INFORMATION PROVIDED:
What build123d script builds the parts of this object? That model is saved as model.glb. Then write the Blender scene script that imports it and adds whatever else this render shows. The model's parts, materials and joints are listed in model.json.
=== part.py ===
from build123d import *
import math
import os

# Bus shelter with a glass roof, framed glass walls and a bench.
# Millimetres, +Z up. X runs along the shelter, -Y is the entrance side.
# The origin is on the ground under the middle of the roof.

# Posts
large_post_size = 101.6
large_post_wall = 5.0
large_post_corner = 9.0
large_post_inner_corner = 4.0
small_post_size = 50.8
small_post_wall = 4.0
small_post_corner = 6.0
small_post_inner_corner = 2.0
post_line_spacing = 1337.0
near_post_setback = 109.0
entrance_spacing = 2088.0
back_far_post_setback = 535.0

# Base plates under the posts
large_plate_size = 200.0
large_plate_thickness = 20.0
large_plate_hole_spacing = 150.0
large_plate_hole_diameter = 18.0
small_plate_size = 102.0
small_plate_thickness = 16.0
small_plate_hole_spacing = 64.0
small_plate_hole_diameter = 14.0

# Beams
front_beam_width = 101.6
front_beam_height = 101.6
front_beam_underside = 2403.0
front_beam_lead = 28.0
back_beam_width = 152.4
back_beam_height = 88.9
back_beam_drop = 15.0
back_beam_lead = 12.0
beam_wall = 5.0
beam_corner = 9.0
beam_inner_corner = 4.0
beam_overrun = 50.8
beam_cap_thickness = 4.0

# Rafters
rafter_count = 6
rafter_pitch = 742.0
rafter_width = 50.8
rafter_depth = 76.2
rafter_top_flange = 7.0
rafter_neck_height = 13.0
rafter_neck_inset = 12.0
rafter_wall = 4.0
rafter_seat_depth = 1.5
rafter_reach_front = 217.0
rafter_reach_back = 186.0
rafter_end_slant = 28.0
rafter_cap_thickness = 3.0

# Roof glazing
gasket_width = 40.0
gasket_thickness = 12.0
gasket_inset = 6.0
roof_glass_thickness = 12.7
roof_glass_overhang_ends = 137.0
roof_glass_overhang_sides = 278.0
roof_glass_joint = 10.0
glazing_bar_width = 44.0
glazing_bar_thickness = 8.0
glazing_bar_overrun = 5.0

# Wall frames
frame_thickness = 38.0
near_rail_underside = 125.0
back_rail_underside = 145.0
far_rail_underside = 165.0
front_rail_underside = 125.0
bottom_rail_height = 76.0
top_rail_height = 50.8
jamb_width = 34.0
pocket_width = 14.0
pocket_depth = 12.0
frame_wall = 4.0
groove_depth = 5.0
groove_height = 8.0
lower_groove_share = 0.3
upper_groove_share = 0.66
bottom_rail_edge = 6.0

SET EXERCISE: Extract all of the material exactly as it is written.

SOLVED EXERCISE:
What build123d script builds the parts of this object? That model is saved as model.glb. Then write the Blender scene script that imports it and adds whatever else this render shows. The model's parts, materials and joints are listed in model.json.
=== part.py ===
from build123d import *
import math
import os

# Bus shelter with a glass roof, framed glass walls and a bench.
# Millimetres, +Z up. X runs along the shelter, -Y is the entrance side.
# The origin is on the ground under the middle of the roof.

# Posts
large_post_size = 101.6
large_post_wall = 5.0
large_post_corner = 9.0
large_post_inner_corner = 4.0
small_post_size = 50.8
small_post_wall = 4.0
small_post_corner = 6.0
small_post_inner_corner = 2.0
post_line_spacing = 1337.0
near_post_setback = 109.0
entrance_spacing = 2088.0
back_far_post_setback = 535.0

# Base plates under the posts
large_plate_size = 200.0
large_plate_thickness = 20.0
large_plate_hole_spacing = 150.0
large_plate_hole_diameter = 18.0
small_plate_size = 102.0
small_plate_thickness = 16.0
small_plate_hole_spacing = 64.0
small_plate_hole_diameter = 14.0

# Beams
front_beam_width = 101.6
front_beam_height = 101.6
front_beam_underside = 2403.0
front_beam_lead = 28.0
back_beam_width = 152.4
back_beam_height = 88.9
back_beam_drop = 15.0
back_beam_lead = 12.0
beam_wall = 5.0
beam_corner = 9.0
beam_inner_corner = 4.0
beam_overrun = 50.8
beam_cap_thickness = 4.0

# Rafters
rafter_count = 6
rafter_pitch = 742.0
rafter_width = 50.8
rafter_depth = 76.2
rafter_top_flange = 7.0
rafter_neck_height = 13.0
rafter_neck_inset = 12.0
rafter_wall = 4.0
rafter_seat_depth = 1.5
rafter_reach_front = 217.0
rafter_reach_back = 186.0
rafter_end_slant = 28.0
rafter_cap_thickness = 3.0

# Roof glazing
gasket_width = 40.0
gasket_thickness = 12.0
gasket_inset = 6.0
roof_glass_thickness = 12.7
roof_glass_overhang_ends = 137.0
roof_glass_overhang_sides = 278.0
roof_glass_joint = 10.0
glazing_bar_width = 44.0
glazing_bar_thickness = 8.0
glazing_bar_overrun = 5.0

# Wall frames
frame_thickness = 38.0
near_rail_underside = 125.0
back_rail_underside = 145.0
far_rail_underside = 165.0
front_rail_underside = 125.0
bottom_rail_height = 76.0
top_rail_height = 50.8
jamb_width = 34.0
pocket_width = 14.0
pocket_depth = 12.0
frame_wall = 4.0
groove_depth = 5.0
groove_height = 8.0
lower_groove_share = 0.3
upper_groove_share = 0.66
bottom_rail_edge = 6.0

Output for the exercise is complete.